Axios, which compiled data on the previous four administrations’ timelines for nominating permanent leaders of these key agencies, noted that “since the Clinton administration, March has been the most common month the president has sent nominations for these positions to Congress, starting the often lengthy confirmation process.”

“It’s now three months past that, with no indication that nominations are imminent,” the news outlet added.

While Acting FTC Chairwoman Rebecca Slaughter and Acting FCC Chairwoman Jessica Rosenworcel are “getting things done” and “angling for the permanent jobs,” Axios reported, “temporary agency leaders are not as empowered to pursue an aggressive policy agenda as permanent heads.”

As Andrew Schwartzman, senior counselor at the Benton Institute for Broadband & Society, told the news outlet: “The absence of permanent appointees delays work on anything controversial, as the actings, properly, don’t want to commit major resources to big projects that the permanent person wouldn’t want.”

The lack of permanent antitrust leadership at the federal agencies tasked with reining in the technology and telecom industries has coincided with a wave of corporate consolidation. In just the past two weeks, Amazon announced an $8.5 billion deal to acquire MGM Studios, and AT&T announced a $43 billion deal to merge WarnerMedia with Discovery, as Common Dreams reported.

Earlier this year, Jeff Hauser, executive director of the Revolving Door Project, and Andrea Muñoz Beaty, a research assistant at the Center for Economic and Policy Research, pointed out that appointees of former President Donald Trump are “still setting the agenda at Biden’s Antitrust Division” in the DOJ.
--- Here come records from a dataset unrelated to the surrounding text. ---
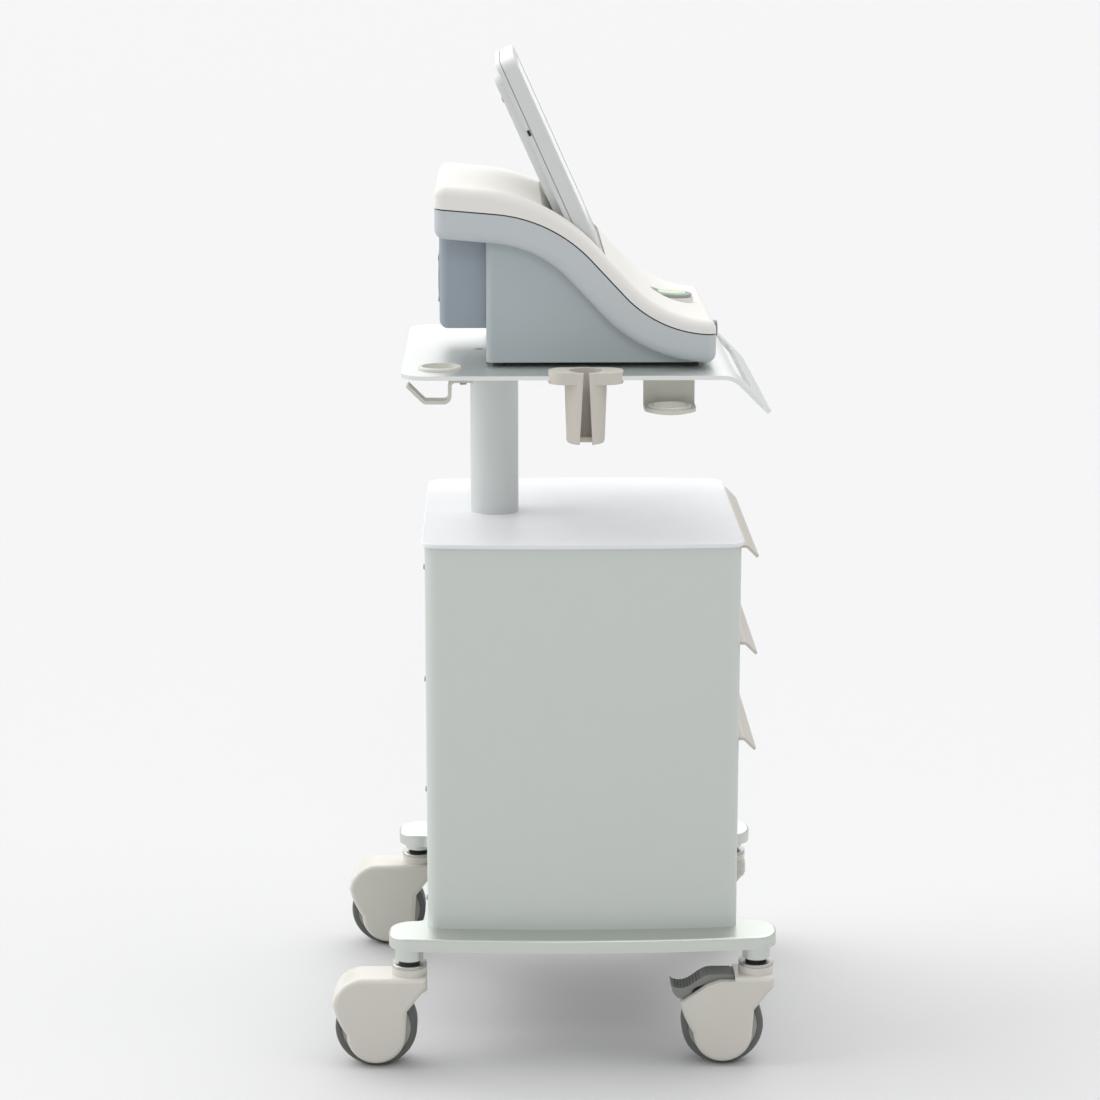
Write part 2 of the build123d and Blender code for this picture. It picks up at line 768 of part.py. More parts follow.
# ---- Fasteners: the column's bolts from below and above, and the brackets' screws
with BuildPart() as fasteners:
    with BuildSketch(level(cabinet_top_z - 5)):
        with Locations(*column_bolts):
            Circle(bolt_diameter)
    extrude(amount=5)
    with BuildSketch(level(cabinet_top_z)):
        with Locations(*column_bolts):
            Circle(bolt_diameter / 2)
    extrude(amount=top_thickness + plug_thickness)
    with BuildSketch(level(shelf_top - 3)):
        with Locations(*column_bolts):
            Circle(bolt_diameter - 0.2)
    extrude(amount=2.8)
    with BuildSketch(level(shelf_bottom - plug_thickness)):
        with Locations(*column_bolts):
            Circle(bolt_diameter / 2)
    extrude(amount=plug_thickness + shelf_thickness - 2)
    with BuildSketch(level(shelf_bottom - hook_sheet - 2.5)):
        with Locations(*tab_screws):
            Circle(screw_diameter)
    extrude(amount=2.5)
    with BuildSketch(level(shelf_bottom - hook_sheet)):
        with Locations(*tab_screws):
            Circle(screw_diameter / 2)
    extrude(amount=hook_sheet + shelf_thickness - 1.2)
save(fasteners.part, "fasteners")

# ---- Console: two shells that meet on an S-shaped seam, over a pedestal


def below(curve, depth):
    """Everything under one of the console's S-curves, moved this far down square to itself."""
    height, crest_start, crest_radius, slope_length, hollow_radius = curve
    fall = radians(back_fall)
    back, front, foot = console_back - 20, console_front + 20, shelf_top - 60
    crest_z = height - (crest_start - console_back) * tan(fall)
    with BuildSketch(Plane.XY) as region:
        with BuildLine():
            flat = Line((back, height - (back - console_back) * tan(fall) - depth / cos(fall)),
                        (crest_start - depth * sin(fall), crest_z - depth * cos(fall)))
            crest = JernArc(flat @ 1, flat % 1, crest_radius - depth, back_fall - slope_fall)
            slope = Line(crest @ 1, crest @ 1 + (crest % 1) * slope_length)
            hollow = JernArc(slope @ 1, slope % 1, hollow_radius + depth, slope_fall - nose_fall)
            drop = (front - (hollow @ 1).X) * tan(radians(nose_fall))
            nose = Line(hollow @ 1, (front, (hollow @ 1).Y - drop))
            Polyline(nose @ 1, (front, foot), (back, foot), flat @ 0)
        make_face()
    return region.sketch


def between(back, front, foot=shelf_top - 40, top=1200):
    """A rectangle in the side view that keeps what lies between these limits."""
    with BuildSketch(Plane.XY) as window:
        with Locations(((back + front) / 2, (foot + top) / 2)):
            Rectangle(front - back, top - foot)
    return window.sketch


def turned(swing):
    """The display's own frame in the side view: X out of its face, Y up its back."""
    return Location((hinge_x, hinge_z, 0), (0, 0, display_lean + swing))


display_back = hinge_to_face - bezel_depth - rim_depth
bulge_foot = bulge_inset - hinge_to_foot
bay_half = display_width / 2 + bay_clearance
with BuildSketch(Plane.XY) as bay:           # what the display's foot sweeps as it tilts
    for swing in (-display_swing_forward, 0, display_swing_back):
        foot_z, top_z = -hinge_to_foot - bay_clearance, 110
        front_x, back_x = hinge_to_face + bay_clearance, display_back - bay_clearance
        with Locations(turned(swing)):
            with Locations(((front_x + back_x) / 2, (foot_z + top_z) / 2)):
                Rectangle(front_x - back_x, top_z - foot_z)
            with Locations((back_x - bulge_depth / 2, (bulge_foot - bay_clearance + top_z) / 2)):
                Rectangle(bulge_depth, top_z - bulge_foot + bay_clearance)
    make_hull()

def console_body(inset):
    """The form of both shells together, with every face moved inwards by this much."""
    with BuildPart() as body:
        with BuildSketch(upright()):
            add(below(deck_curve, inset))
            add(below(seam_curve, shell_depth - inset), mode=Mode.SUBTRACT)
            add(between(console_back + inset, console_front - inset), mode=Mode.INTERSECT)
        extrude(amount=console_width / 2 - inset, both=True)
        ends = body.faces().sort_by(Axis.X)
        sides = body.faces().sort_by(Axis.Y)
        rims = {e for face in (ends[0], ends[-1], sides[0], sides[-1]) for e in face.edges()}
        fillet(rims, radius=shell_edge - inset)
    return body.part


console_form = console_body(0)
console_hollow = console_body(shell_wall)

button_plane = Plane(origin=(cart_x + button_x, 0, button_height),
                     z_dir=(sin(radians(button_tilt)), 0, cos(radians(button_tilt))))
button_well = button_travel + 7
port_z = 894
port_length = 22

with BuildPart() as bay_block:               # the walls round the display's foot
    with BuildSketch(upright()):
        add(bay.sketch)
        offset(amount=shell_wall, mode=Mode.REPLACE)
    extrude(amount=bay_half + shell_wall, both=True)
    add(console_form, mode=Mode.INTERSECT)

with BuildPart() as lip:                     # the tongue that seats inside the lower shell
    add(console_hollow)
    with BuildSketch(upright()):
        add(below(seam_curve, -lip_reach))
        add(below(seam_curve, lip_reach), mode=Mode.SUBTRACT)
    extrude(amount=console_width, both=True, mode=Mode.INTERSECT)
    add(console_body(shell_wall + lip_thickness), mode=Mode.SUBTRACT)

with BuildPart() as upper_shell:
    add(console_form)
    with BuildSketch(upright()):
        add(below(seam_curve, -seam_gap / 2))
    extrude(amount=console_width, both=True, mode=Mode.SUBTRACT)
    add(console_hollow, mode=Mode.SUBTRACT)
    add(lip.part)
    add(bay_block.part)
    with BuildSketch(upright()):
        add(bay.sketch)
    extrude(amount=bay_half, both=True, mode=Mode.SUBTRACT)
    with BuildSketch(button_plane):
        Circle(button_ring_diameter / 2 + 2)
    extrude(amount=-button_well)
    with BuildSketch(button_plane):
        Circle(button_ring_diameter / 2 + 2)
    extrude(amount=shell_edge * 2, mode=Mode.SUBTRACT)
    with BuildSketch(button_plane):
        Circle(button_diameter / 2 + free_gap)
    extrude(amount=shell_wall - button_well, mode=Mode.SUBTRACT)
    with BuildSketch(Plane(origin=(cart_x + console_front, port_y, port_z), z_dir=(1, 0, 0))):
        Circle(port_diameter / 2 + 0.1)
    extrude(amount=port_length, both=True, mode=Mode.SUBTRACT)
save(upper_shell.part, "upper_shell")

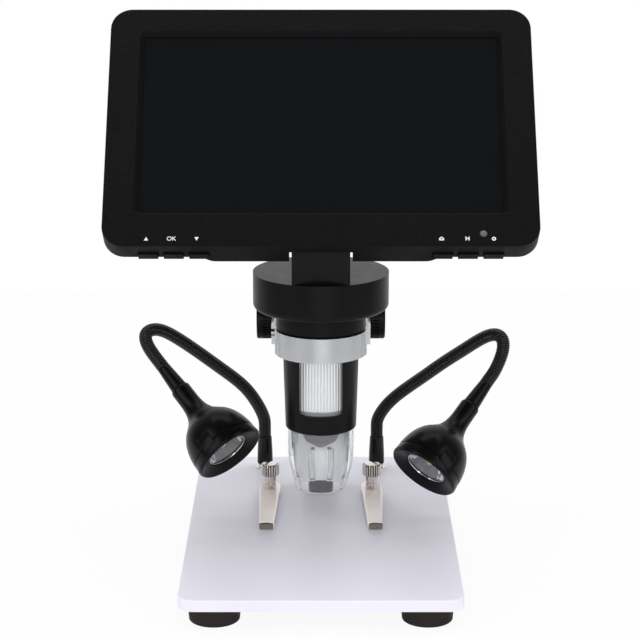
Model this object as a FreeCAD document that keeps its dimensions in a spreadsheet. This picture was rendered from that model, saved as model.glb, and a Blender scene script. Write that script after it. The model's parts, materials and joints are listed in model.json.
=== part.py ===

“The Antitrust Division needs acting Democratic leadership to point antitrust enforcement in the direction President Biden promised—taking on monopolies and economic concentration,” the pair wrote in February. They added that:

There is a very real possibility that the Antitrust Division is not run by populist Democrats until fall. (Or ever, as we have warned, if Biden undercuts his commitments and chooses a Big Tech favorite.) Congressional Democrats like Sen. Amy Klobuchar (Minn.) and Rep. David Cicilline (R.I.) as well as the entire antitrust movement ought to pressure Biden and Garland to install immediately capable, energetic figures who can enforce the antitrust laws vigorously until Senate confirmed leadership is installed. We have a crisis of consolidation in this country, and waiting on timely Senate confirmation of a figure not yet nominated before beginning to take that crisis head on is indefensible.

Hauser on Tuesday stressed that the longer Biden delays, the longer the DOJ’s Antitrust Division “is run by people promoted under” Trump and his Attorney General William Barr. 

In addition, Hauser noted, Democrats remain in the minority at the FTC and the FCC even though, as the Revolving Door Project’s Eleanor Eagan argued last month, Biden could have had Democratic majorities at those and other federal agencies within his first 100 days if the White House picked up the pace on nominations.

One day after the House Judiciary Committee in mid-April approved a 400-plus page report on monopoly power in digital marketplaces, a coalition of nearly 30 progressive advocacy groups—including corporate accountability, consumer protection, civil liberties, and civil rights organizations—called on Biden to check the power of Big Tech by appointing to federal agencies “leaders committed to enforcing our nation’s antitrust laws to the fullest degree.”

“This is a defining moment of our time, and the will of the American people is on our side. Nearly three in four Americans—including majorities of Democrats and Republicans alike—want stronger regulation of Big Tech platforms,” the coalition wrote. “We urge you to deliver.”